The Job Costing Mistakes That Are Killing Your Margins in Landscaping Businesses

Many owner-led landscaping businesses look busy and successful on the surface. Diaries are full, projects are impressive, and clients are happy.

But the truth is often different. When job numbers are reviewed, margins are tight, cashflow can be unpredictable, and owners are working harder than ever without seeing the results they expected.

If you’re not costing your landscaping work properly, you’re not running a business — you’re gambling.

Why Proper Job Costing Matters

Job costing is about understanding the true cost of delivering each landscaping project. Without it:

  • Profits disappear quietly

  • Stress levels rise

  • Growth becomes unpredictable

I’ve experienced this firsthand. Scaling a landscaping business to 15 staff, winning 38 awards, and delivering high-end projects felt amazing. Until I realised that beautiful projects don’t guarantee profitability.

Over time, I learned that understanding numbers — from labour and materials to time and overheads — is the key to sustainable business growth.

Common Job Costing Mistakes in Landscaping

1. Labour Creep

  • Jobs running longer than planned

  • Waiting for materials or weather delays

  • Small on-site changes

Even small overruns on multiple jobs can quietly erode margins.

2. Underestimating Plant & Equipment Costs

  • Fuel, maintenance, and repairs

  • Depreciation of machinery

  • Hire costs

Equipment has a cost — even if it’s already purchased.

3. Material Wastage

  • Breakages or offcuts

  • Delivery fees

  • Over-ordering

Small losses accumulate quickly and eat into profits.

4. Time That Isn’t Charged

  • Site visits

  • Project management

  • Design revisions and quotes

  • Client communication

If it isn’t tracked, it isn’t valued — and it reduces your profitability.

5. Emotional Pricing

Many landscaping business owners price based on fear:

  • Worrying the client will say no

  • Matching competitor pricing

  • Wanting to win the job

Pricing decisions should always be based on costs and required margin, not emotions.

How to Build Margin Intentionally

Instead of asking, “How do I win the job?”, ask:

“What margin does my business need to survive, grow, and reward me properly?”

Margin pays for:

  • Overheads and wages

  • Equipment and maintenance

  • Investment in growth

  • Your own salary

Healthy margins are the foundation of stress-free, sustainable landscaping businesses.

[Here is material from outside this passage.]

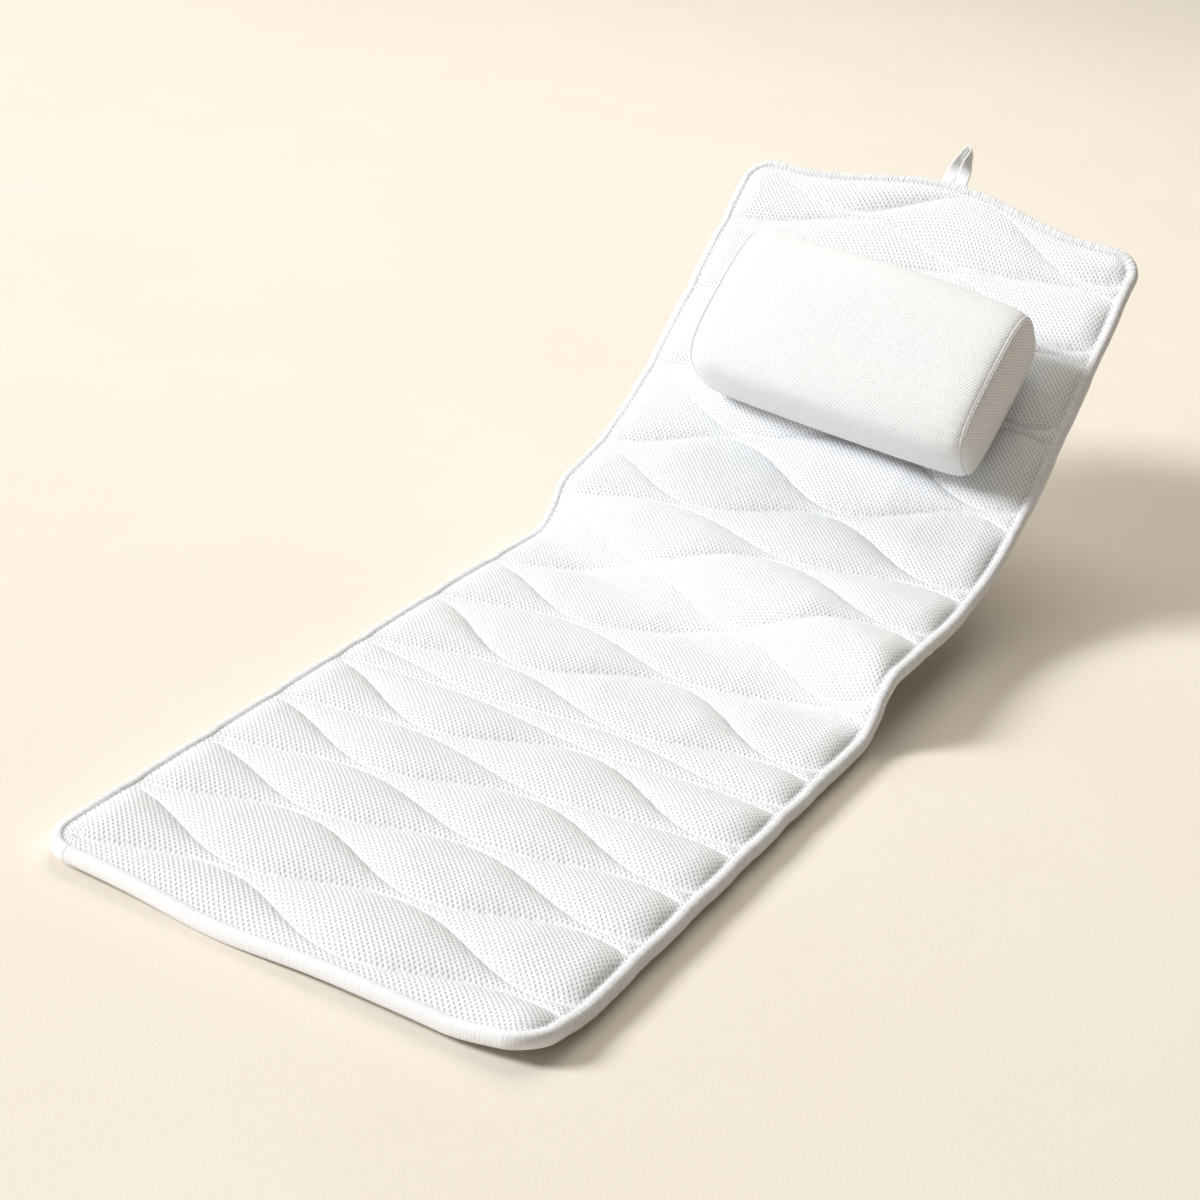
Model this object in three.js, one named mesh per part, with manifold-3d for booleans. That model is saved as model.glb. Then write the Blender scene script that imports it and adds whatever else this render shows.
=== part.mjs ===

Simple Costing Improvements

  1. Track Estimated vs Actual Labour – Review hours worked on every job

  2. Include Contingency in Quotes – Add 5–10% to cover delays, wastage, or client changes

  3. Review Every Completed Job – Identify where costs crept in and improve future estimates

How I Help Landscaping Businesses

After rebuilding my own landscaping business leaner and more profitable, I now work with owner-led landscaping businesses to implement systems, track costs, and protect profit.

I also created a Profit Pricing Guide for Landscaping Businesses to help owners price with confidence.

📩 Email me the word “PDF” and I’ll send it straight to your inbox.

Questions Landscaping Business Owners Often Ask Me

  1. How do I know if a job is truly profitable?
    Compare estimated costs with actual costs after completion. Track labour, materials, and time spent.

  2. What margin should I aim for?
    Margins vary, but many businesses underestimate the margin needed to cover overheads, pay the team, and invest in growth.

  3. Should my own time be included in job costing?
    Absolutely. Your time is valuable and needs to be reflected in pricing.

  4. Why do jobs always seem to run over budget?
    Labour creep, unexpected client changes, untracked materials — without reviewing completed jobs, these patterns remain invisible.

  5. What’s the biggest pricing mistake landscaping businesses make?
    Pricing emotionally rather than financially. Fear of losing the job or underpricing to match competitors erodes profit.

Final Thought

Landscaping businesses rarely fail because there isn’t enough work.

They fail because the work they’re winning isn’t priced profitably enough.

Job costing isn’t just about numbers — it’s about gaining control, clarity, and the freedom to grow your business sustainably.